As backup data, I have to note that my son, Avgust, has a bit of a
speech impediment - his 'l's and 'r's are rarely distinguishable, and
likewise for me his "s"s and "sh"s and may of his palatalizations. His
sister seems to have no problem understanding him in spite of these
problems, and I usually don't provided that the words are ones that I
know (if I have to go to the dictionary, I can rarely figure out the
sounds well enough from his speech to come close to the spelling).
My kids also make a good number of grammatical errors, especially in
case selection, that even I notice. Some verbs lose their endings, and
they make frequent apparent errors in using some case structures
regularly that are apparently quite common in Russian (e.g., use of
dative "subject" with several verbs of attitude/intension). I make
these errors too, but I'm quite sure they didn't learn it from me, because
I think they were saying such things back in Moscow when I as yet could
hardly make out what they were saying and relied on the translator for
much of our interaction.
Where I have limits in communication is in vocabulary, vocabulary,
vocabulary. My 1000 or so words of Russian just isn't enough for the
task of communication even at the 6 year old level, and my vocabulary
isn't growing nearly fast enough to hope for fluency in a matter of
months. I thus have gotten very fast at using the dictionary, and
sometimes just paraphrase around the subject.

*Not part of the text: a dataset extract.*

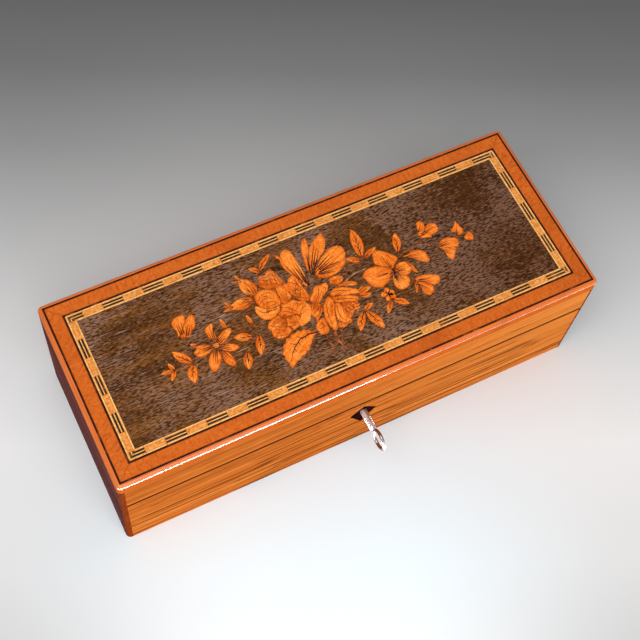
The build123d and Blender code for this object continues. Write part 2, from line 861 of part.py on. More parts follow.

My conclusions: The argument over the "difficulty" of the accusative
endings of Esperanto for English speakers is irrelevant. This is a
problem in learning Russian, too. The error, when you do make it,
rarely if ever seems to cause any difficulty in understanding, and
meanwhile the influence of hearing people do it correctly has (very)

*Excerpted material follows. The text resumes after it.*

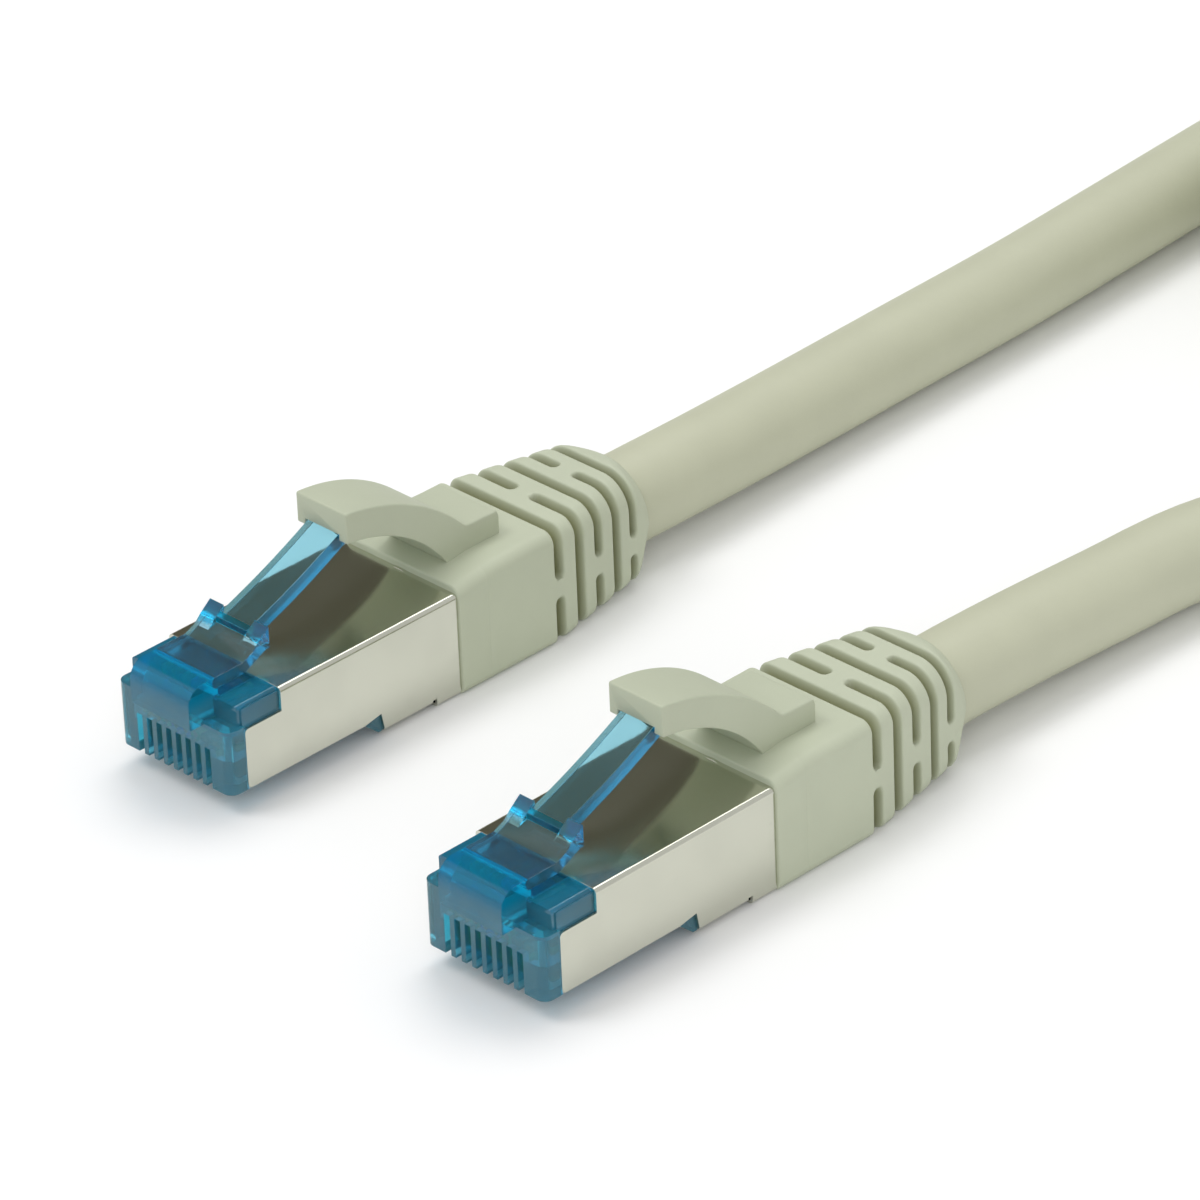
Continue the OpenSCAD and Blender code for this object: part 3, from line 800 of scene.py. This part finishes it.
@dataclass
class Hood:
    """Bowed tongue over the release lever, with the pad that it grows out of."""

    # Tongue from its lip to its heel, and the pad behind it.
    lip: float = 15.25
    heel: float = 25.25
    pad: float = 26.3
    pad_end: float = 29.7
    pad_top: float = 11.4
    pad_fall: float = 0.1
    pad_run: float = 3.0
    # Arcs of the upper side and of the skirts: centre's X and Z, and radius.
    outer: Point = (13.9, 0.25, 16.76)
    inner: Point = (14.55, 2.65, 11.85)
    foot: float = 8.7
    lip_w: float = 5.2
    root_w: float = 6.0
    # Channel for the lever, and its roof: distance from the lip and height.
    channel_w: float = 3.5
    channel_end: float = 19.35
    roof: tuple[tuple[float, float], ...] = ((0.0, 15.0), (0.25, 15.12), (0.6, 15.42),
                                             (1.3, 15.76), (4.0, 15.16))
    # Rounded edges, and the crease where the tongue leaves the pad.
    edge: float = 0.15
    low_edge: float = 0.7
    flare: tuple[float, float] = (0.4, 0.3)
    crease: float = 0.35
    # Spacing of the stations, and the number of points on each stretch.
    hair: float = 0.01
    margin: float = 0.5
    pace: float = 0.25
    lip_steps: int = 4
    rear_steps: int = 6
    steps: tuple[int, ...] = (6, 5, 8, 4, 3, 5, 5)

    def arc(self, circle: Point, x: float) -> float:
        """Height at x of the upper half of a circle, given by its centre and radius."""
        cx, cz, r = circle
        return cz + math.sqrt(max(0.0, r * r - (x - cx) ** 2))

    def top(self, x: float) -> float:
        """Finds the upper surface, with a soft crease where the tongue leaves the pad.

        Args:
            x: Place along the plug.

        Returns:
            Its height.
        """
        pad = self.pad_top - self.pad_fall * max(0.0, x - self.pad) / self.pad_run
        arc = self.arc(self.outer, x)
        k = self.crease
        h = max(0.0, k - abs(arc - pad)) / k
        return max(arc, pad) + h * h * k / 4 - round_drop(2 * self.edge, self.pad_end - x)

    def under(self, x: float) -> float:
        """Finds the underside of the two skirts.

        Args:
            x: Place along the plug.

        Returns:
            Its height.
        """
        if x > self.inner[0] + self.inner[2] - self.hair:
            return self.foot
        return max(self.foot, self.arc(self.inner, x))

    def ceiling(self, x: float) -> float:
        """Finds the roof of the lever's channel, or the underside past its end.

        Args:
            x: Place along the plug.

        Returns:
            Its height.
        """
        if x >= self.channel_end:
            return self.under(x)
        d = x - self.lip
        for (x0, z0), (x1, z1) in zip(self.roof, self.roof[1:]):
            if d <= x1:
                return mix(z0, z1, max(0.0, (d - x0) / (x1 - x0)))
        return self.roof[-1][1]

    def inset(self, x: float) -> float:
        """How far the lip's rounded edge draws the section in."""
        return round_drop(self.edge, x - self.lip)

    def point(self, x: float, part: int, t: float) -> tuple[float, float]:
        """Finds a point on the right half of a section.

        Args:
            x: Place along the plug.
            part: Which of the seven stretches.
            t: Share of the way along it.

        Returns:
            Its y and z.
        """
        e = self.inset(x)
        share = min(1.0, (x - self.lip) / (self.heel - self.lip))
        half = mix(self.lip_w, self.root_w, share) / 2 - e
        top, under, roof = self.top(x) - e, self.under(x) + e, self.ceiling(x)
        channel = self.channel_w / 2 + e * self.flare[0]
        roof = max(under, roof + e * self.flare[1])
        r_low = self.edge * self.low_edge
        if part <= Stretch.LOW_CORNER:
            return Section(half, top, self.edge, r_low, under).point(part, t)
        if part == Stretch.FOOT:
            return mix(half - r_low, channel, t), under
        if part == Stretch.WALL:
            return channel, mix(under, roof, t)
        return channel * (1 - t), roof

    def stations(self) -> list[float]:
        """Sets the places along X where the section is made.

        Returns:
            The places, closest together at the lip and at the pad's end.
        """
        xs = [self.lip + self.edge * k for k in arc_steps(self.lip_steps)]
        x = self.lip + self.margin
        while x < self.pad_end - self.margin:
            xs.append(x)
            x += self.pace
        xs += [self.channel_end - self.hair, self.channel_end]
        xs += [self.pad_end - 2 * self.edge * (1 - k) for k in arc_steps(self.rear_steps)]
        return sorted(xs)

    def build(self, at: Vector) -> bmesh.types.BMesh:
        """Makes the hood's mesh.

        Args:
            at: Where the plug's own frame lies, in millimetres.

        Returns:
            The closed mesh.
        """
        def place(x: float, part: int, t: float) -> Point:
            """Y and Z of a point, which lies in no groove."""
            return *self.point(x, part, t), 0.0
        bm = Bench.roll(self.stations(), self.steps, place, at)
        bmesh.ops.dissolve_degenerate(bm, edges=bm.edges, dist=CUT_GAP)
        return bm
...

slowly improved my skill. It just plain doesn't matter that much in
speech, and may not even in writing unless maybe you are writing poetry.
(I make far fewer errors of this type in my rare writing efforts in
Russian - the problem for me is largely one of trying to speak at
communicative rates of speed.)
I will go so far as to say that I now think that as long as the grammar
rules are regular, reasonably few in number, and can be explained in
terms that you can understand, that there is no conlang grammar that is
too hard. Explaining in terms you understand, in my mind includes
explaining at least all first-order interactions between rules: the
trickiest part of Russian for me has been remembering what rules are
most important, and how imposition of one rule may affect whether
another comes into play.
I also have had little trouble with the Russian phonology, although it
makes a number of distinctions that are not made in English. Both my
kids understand what I say quite well - I've never noticed any failure
of communication that was directly traceable to mispronunciation of a
strange phoneme. Some adult Russian speakers have even said that my
accent is acceptable [although I'm sure quite noticeable]. So I suspect
that if the phonology has reasonably regular rules (as regular as
Russian is probably sufficient), it will not impose much of a burden on
learning.
But vocabulary remains the big pain. Cognates help some, but not that
much, from what I've found. When most of the words do not have an
English cognate, I find that the few that are cognates feel more like
surprises than useful crutches. I don't trust my memory with these
cognates, unless they are the kind of special vocabulary words that are
likely to be borrowings from another language. I seem to do much better
with words that have Lojban cognates, or even non-cognate word parts
that I can map to Lojban or English after the manner of the Loglan
word-making algorithm, or some other indirect or unusual memory hook to
hang the word on.
This of course makes me feel much better about the Lojban vocabulary's
learnability, of course. I'm finding the techniques working well on
another language that wasn't "designed".
The main lesson all this has taught me, though, is that people trying to
learn another language, whether a conlang, or a natlang, should STOP
AIMING FOR PERFECTION in their self-expectations. Indeed you should not
worry if you hardly know where to start in communicating. Just DO IT!!!
Express yourself, and let others give you feedback on whether they
understand you, and where they had problems. I suspect that with most
conlangs, you'll reach a reasonable communicative written level of skill
quite quickly (not a literary or formal translation skill level, but one
that allows you to communicate what you essentially need and want to in
real life).
I think this also helps me as a reviewer of other people's writing
efforts in Lojban. I need to review at two levels: first of all, did I
understand what the speaker was essentially trying to say (not worrying
the details - did I get the essential information?), and only then
worrying about such things as grammar errors and word-choices and
culturally-biased expressions, etc. The latter I can mostly save for
the people who can write in Lojban almost as well as I can (or better).
Using this standard, my suspicion is that Lojban has been demonstrated
learnable for people of several native languages in very short order.
(I think Nick Nicholas said to me a few months ago that it may take a
few weeks to be able to write understandably, and maybe 3 months of
serious effort to be good enough to be among the leaders of the project.
He and a couple of others have actually done better than this, but given
my experiences as to the minimum standard necessary for Russian
communicative competence, I now think that this is true of most
everybody.) 3 or 4 attempts of writing a paragraph of text, and getting
useful commentary on errors that are IMPORTANT to human communicative
understanding (as opposed to what is important for unambiguous computer
understanding) will make anyone a Lojbanist.
Funny, now that I think about it, I suspect that our conversation
sessions already practice this. We make a lot more errors in practice
when speaking the language in Lojban conversation sessions. But we
concentrate on different types of errors than I seem to notice in
writing, and ignore most others, except for pedagogical purposes.